I am blessed and encouraged by Pūjya Śrī Jayēndra Saraswati Swāmigaḷ, the head of Kāmakoti Śri Pīṭha and Pūjya Bālapperiyavāḷ, the junior Śrī Śaṅkarācarya Swāmigaḷ, of Kāñchī in this field of research, to whom I pay my respectful praṇāms.
My son Mohan Nagaswamy, who resides in Miami, USA, greatly helped me in collecting an enormous amount of data from both Tamiḻ and Sanskrit sources and formatting the collection into a user-friendly layout. Particularly, he worked on the original Upaniṣadic passages and Śaṅkarā’s Sanskrit commentary and Sir S. Radhakrishnan’s translations and studies and in the process has developed his own comparative compilation of concepts of Ancient Indians on “Samadarsanam” as the basis of our thoughts. I am proud of his assistance and help and am reproducing a part of his compilation on “Samadarsanam” in this work, in the hope a complete compilation by him would appear as a volume. My daughter Dr. N. Kala has been of great help in setting right computer problems as they occurred and there were many. I thank these children for their affectionate work.
I am also thankful to Sri S. Gurumurthy, Rotarian of Coimbatore for accompanying me to many Agrahārams in the Pālakkāḍu region and also himself visited at my request many Agrahāram in Thirunelveli districts and providing me with a good collection of illustrations.

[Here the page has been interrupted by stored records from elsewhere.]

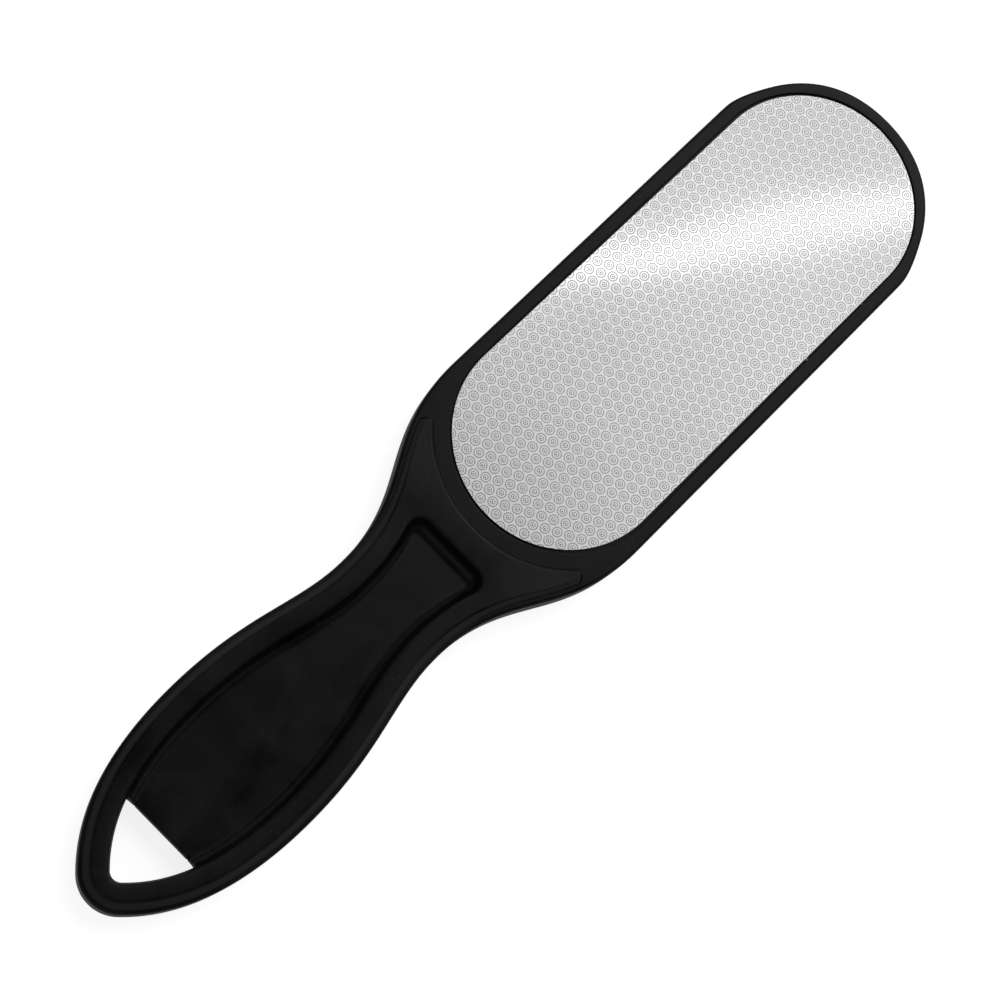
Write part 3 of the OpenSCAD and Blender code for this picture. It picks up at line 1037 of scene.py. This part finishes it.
# %% Lay the floor
floor_half = 3000.0
glow_level, mirrored_share = 0.84, 0.14
corners = [(x * floor_half, y * floor_half, -crown_z) for x, y in ((-1, -1), (1, -1), (1, 1), (-1, 1))]
floor = mesh_object("studio_floor", corners, [(0, 1, 2, 3)])
pale = bpy.data.materials.new("pale_floor")
tree, out = emptied(pale, "OutputMaterial")
matt = add(tree, "BsdfDiffuse", {"Color": grey(0.82)})
glow = add(tree, "Emission", {"Color": grey(1.0)})
path = add(tree, "LightPath")
straight = add(tree, "Math", operation="ADD")
mirrored = add(tree, "Math", {1: mirrored_share}, operation="MULTIPLY")
seen = add(tree, "Math", operation="ADD")
lit = add(tree, "Math", {1: glow_level}, operation="MULTIPLY")
total = add(tree, "AddShader")
join(tree, (path, "Is Camera Ray", straight, 0), (path, "Is Transmission Ray", straight, 1),
     (path, "Is Glossy Ray", mirrored, 0), (straight, 0, seen, 0), (mirrored, 0, seen, 1), (seen, 0, lit, 0),
     (lit, 0, glow, "Strength"), (matt, 0, total, 0), (glow, 0, total, 1), (total, 0, out, "Surface"))
floor.data.materials.append(pale)

# %% [markdown]
# The light is a studio's: a big soft bank beyond the head, low pale walls at the sides, a weaker light
# behind the handle and a dark ceiling over the camera. Black plastic shows nothing but the room it
# reflects, so the room is drawn as a world of soft zones. Area lamps could stand in for the zones, but
# their borders would be hard, and soft borders are what rounds the edges here. Each direction is projected
# on the ceiling plane, as u along the file and v across it, because there a straight bank of light has
# straight edges.

# %% Project the directions on the ceiling
world = bpy.data.worlds.new("studio")
bpy.context.scene.world = world
tree, out = emptied(world, "OutputWorld")
lowest = 0.04


def math_node(operation, a, b=0.0):
    """A Math node on two sockets or numbers."""
    made = add(tree, "Math", operation=operation)
    for i, value in enumerate((a, b)):
        if isinstance(value, (int, float)):
            made.inputs[i].default_value = value
        else:
            tree.links.new(value, made.inputs[i])
    return made.outputs[0]


where = add(tree, "TexCoord")
split = add(tree, "SeparateXYZ")
join(tree, (where, "Generated", split, 0))
height = math_node("MAXIMUM", split.outputs["Z"], lowest)
u = math_node("DIVIDE", split.outputs["X"], height)
v = math_node("DIVIDE", split.outputs["Y"], height)
sideways = math_node("ABSOLUTE", v)
print("the ceiling reaches to", round(1 / lowest), "times its height")

# %% [markdown]
# Each zone is a run of soft steps from one level to the next, so a bank has no hard edge that a glossy
# piece would show as a line. The bank's own steps shade the plate from its far end to the near one. It
# reaches full strength only straight ahead, so the fillets that face sideways stay dark.

# %% Draw the zones of light
def zone(value, start, stop, low, high):
    """A soft step of a socket's value from low to high between start and stop."""
    made = add(tree, "MapRange", {"From Min": start, "From Max": stop, "To Min": low, "To Max": high},
               interpolation_type="SMOOTHSTEP")
    tree.links.new(value, made.inputs["Value"])
    return made.outputs["Result"]


def levels(value, steps):
    """Light that goes softly from one level to the next along a coordinate, from (place, level) pairs."""
    (place, level), *others = steps
    light = level
    for next_place, next_level in others:
        light = math_node("ADD", zone(value, place, next_place, 0.0, next_level - level), light)
        place, level = next_place, next_level
    return light


bank = levels(u, (
    (-1.40, 0.45), (-0.60, 0.08), (-0.10, 0.0), (0.27, 0.0), (0.33, 0.84), (0.40, 1.02), (0.48, 1.17),
    (0.58, 1.14), (0.72, 1.60), (1.20, 1.10), (4.00, 1.10)))
reach = levels(sideways, ((0.25, 1.0), (0.60, 0.12), (2.00, 0.12), (3.50, 0.50)))
walls = levels(sideways, ((0.10, 0.0), (0.28, 0.22), (0.55, 0.03), (2.80, 0.16)))
print("zones drawn with", len(tree.nodes), "nodes")

# %% [markdown]
# A narrow bright strip crosses the bank at a slant. The plate mirrors it as the pale band across its
# middle, in which the rings fade, and it is too narrow to show on the rough plastic.

# %% Add the strip and hand the light to the world
strip_u, strip_v, strip_lean = 0.506, 0.0038, np.radians(32)
strip_wide, strip_level = 0.012, 1.50
off_u = math_node("MULTIPLY", math_node("SUBTRACT", u, strip_u), float(np.sin(strip_lean)))
off_v = math_node("MULTIPLY", math_node("SUBTRACT", v, strip_v), float(np.cos(strip_lean)))
off_strip = math_node("ABSOLUTE", math_node("ADD", off_u, off_v))
strip = zone(off_strip, 0.0, strip_wide, strip_level, 0.0)
room = math_node("ADD", math_node("ADD", math_node("MULTIPLY", bank, reach), walls), strip)
studio = add(tree, "Background", {"Color": grey(1.0)})
white = add(tree, "Background", {"Color": grey(1.0), "Strength": 1.0})
path = add(tree, "LightPath")
choose = add(tree, "MixShader")
tree.links.new(room, studio.inputs["Strength"])
join(tree, (path, "Is Camera Ray", choose, "Fac"), (studio, 0, choose, 1), (white, 0, choose, 2),
     (choose, 0, out, "Surface"))
print("world", len(tree.nodes), "nodes")
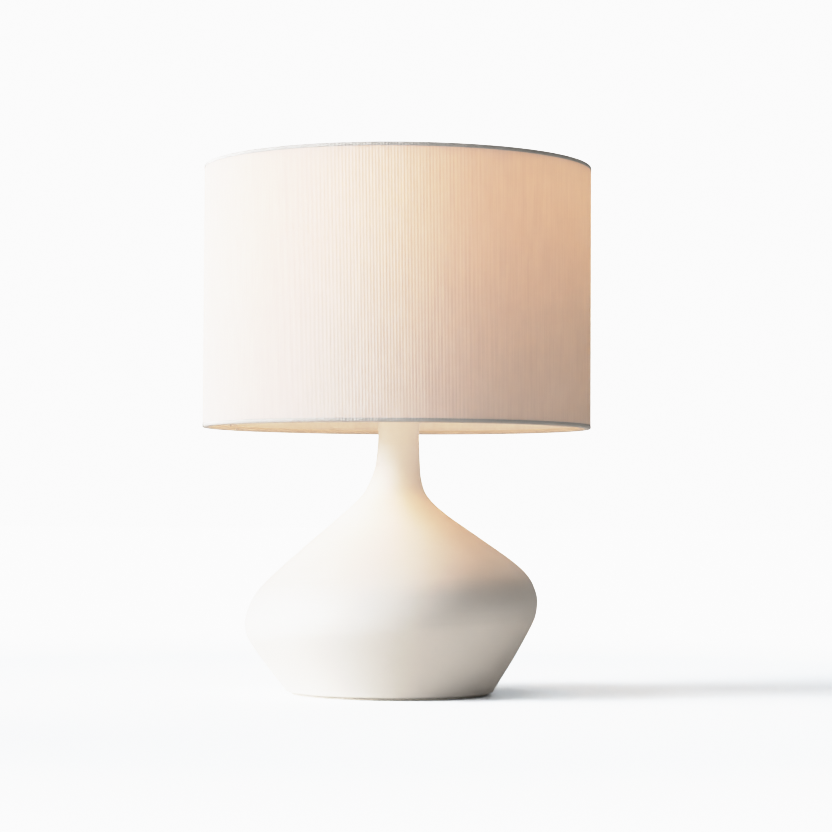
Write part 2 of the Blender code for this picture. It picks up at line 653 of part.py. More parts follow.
def seam_tape():
    """The flat tape over the liner's seam, from one ring to the other."""
    thickness = 0.6 * MM
    distance = LINER_INNER * math.cos(FACET / 2) - GAP - thickness / 2
    bm = bmesh.new()
    bmesh.ops.create_cube(bm, size=1.0)
    bmesh.ops.scale(bm, verts=bm.verts, vec=(thickness, SEAM_WIDTH, SHADE_HEIGHT - 12 * MM))
    turn = Matrix.Rotation(SEAM_ANGLE, 4, "Z")
    shift = Matrix.Translation((distance, 0, (SHADE_TOP + SHADE_BOTTOM) / 2))
    bmesh.ops.transform(bm, matrix=turn @ shift, verts=bm.verts)
    mesh_object("shade_seam_tape", bm, "shade_liner")


def spider():
    """The hub that sits on the harp's stud, and three arms that rise from it to the top ring."""
    seat = HARP_TOP + GAP
    tube("spider_hub", STUD_RADIUS + 0.5 * MM, HUB_RADIUS, seat, seat + HUB_THICKNESS, "white_paint", 20)
    low = seat + HUB_THICKNESS / 2 + 0.8 * MM
    high = SHADE_TOP - HEM_THICKNESS - 2 * GAP - RING_WIRE - 0.8 * MM
    tip = RING_RADIUS - RING_WIRE - GAP
    profile = [
        (HUB_RADIUS + 0.4 * MM, low), (50 * MM, low), (100 * MM, low + 0.8 * MM), (128 * MM, low + 4.5 * MM),
        (150 * MM, high - 2.2 * MM), (163 * MM, high), (tip, high),
    ]
    path = smooth_path(profile, 2)
    for number, degrees in enumerate(ARM_ANGLES, start=1):
        a = math.radians(degrees)
        points = [(p.x * math.cos(a), p.x * math.sin(a), p.y) for p in path]
        wire(f"spider_arm_{number}", points, 1.6 * MM, "white_paint")


# ---------------------------------------------------------------- assembly


def carry(name, place, pieces):
    """Parents the pieces of a moving body to an empty on its joint's axis."""
    empty = bpy.data.objects.new(name, None)
    empty.location = place
    LAMP.objects.link(empty)
    for piece in pieces:
        obj = bpy.data.objects[piece]
        obj.parent = empty
        obj.matrix_parent_inverse = Matrix.Translation(place).inverted()


def moving_bodies():
    """The switch turns, the bulb, harp and finial lift off, the sleeves slide and the shade turns."""
    carry("switch_axis", (SHELL_RADIUS, 0, SWITCH_HEIGHT), ("switch_shaft", "switch_knob"))
    bulb_pieces = ("tip_contact", "insulator", "screw_base", "housing", "dome")
    carry("bulb_axis", (0, 0, BULB_TIP), [f"bulb_{piece}" for piece in bulb_pieces])
    carry("harp_axis", (0, 0, SADDLE_TOP), ("harp", "harp_stud"))
    carry("finial_axis", (0, 0, HARP_TOP), ("finial",))
    arms = [f"spider_arm_{number}" for number in range(1, len(ARM_ANGLES) + 1)]
    walls = ("cover", "liner", "top_hem", "bottom_hem", "top_ring", "bottom_ring", "seam_tape")
    carry("shade_axis", (0, 0, HARP_TOP), ["spider_hub", *arms, *(f"shade_{piece}" for piece in walls)])


def main():
    for obj in list(bpy.data.objects):
        bpy.data.objects.remove(obj)
    bpy.context.scene.collection.children.link(LAMP)
    bpy.context.scene.collection.children.link(CUTTERS)
    ceramic_body()
    cord_grommet()
    felt_pad()
    pipe_and_clamps()
    neck_cap()
    harp_saddle()
    harp()
    harp_stud()
    harp_sleeves()
    socket_cap()
    cap_set_screw()
    socket_shell()
    socket_inside()
    switch()
    leads()
    bulb()
    finial()
    shade_walls()
    hem("shade_top_hem", SHADE_TOP, -1, 1.4 * MM)
    hem("shade_bottom_hem", SHADE_BOTTOM, 1, HEM_HEIGHT)
    shade_rings()
    seam_tape()
    spider()
    moving_bodies()


main()
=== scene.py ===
"""Looks for the table lamp: a leaning matt ceramic body under a ribbed fabric drum shade, lit from inside."""

import json
import math

import bmesh
import bpy
import numpy as np
from mathutils import Matrix, Vector

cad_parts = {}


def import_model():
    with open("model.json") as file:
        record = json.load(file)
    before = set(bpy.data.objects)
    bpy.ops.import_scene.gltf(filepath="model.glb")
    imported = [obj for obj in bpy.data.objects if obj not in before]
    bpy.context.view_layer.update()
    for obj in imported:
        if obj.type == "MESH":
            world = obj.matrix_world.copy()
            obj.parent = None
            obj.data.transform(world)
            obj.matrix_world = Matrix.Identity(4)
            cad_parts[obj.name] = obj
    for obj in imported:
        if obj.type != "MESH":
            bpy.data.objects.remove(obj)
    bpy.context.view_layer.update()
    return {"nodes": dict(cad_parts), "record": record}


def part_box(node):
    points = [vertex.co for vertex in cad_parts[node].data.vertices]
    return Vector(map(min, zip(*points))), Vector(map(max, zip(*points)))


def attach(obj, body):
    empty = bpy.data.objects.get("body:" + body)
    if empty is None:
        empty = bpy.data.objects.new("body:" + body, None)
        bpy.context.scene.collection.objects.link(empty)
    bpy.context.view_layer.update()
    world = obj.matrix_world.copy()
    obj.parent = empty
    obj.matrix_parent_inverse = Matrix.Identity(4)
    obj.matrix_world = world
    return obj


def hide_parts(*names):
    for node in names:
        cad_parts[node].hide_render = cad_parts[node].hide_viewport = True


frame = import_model()
MM = 0.001

# ---------------------------------------------------------------- sizes, from the frame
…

I am also thankful to Sri Sundar Bharadvaj, Āditya Shelters, Chennai for his kind help in all aspects of this venture and encouragement through all means. I owe a great deal to Śri Bharadwaj and Śrī Gurumurthy for all their help. Śrī Murali has helped me type some text sections, and I thank him for his patient help. I also thank Dr. Siniruddhadas, former professor of Sanskrit, Madras University, and his wife for their valuable suggestions. Śrī. V. Ravi of Jai Ganesh Printers who has been helping me with printing my research works for the past 25 years has kindly come forward to get this book neatly printed. I am thankful to him for his kindness. I hope this book will stimulate further studies in this fascinating field.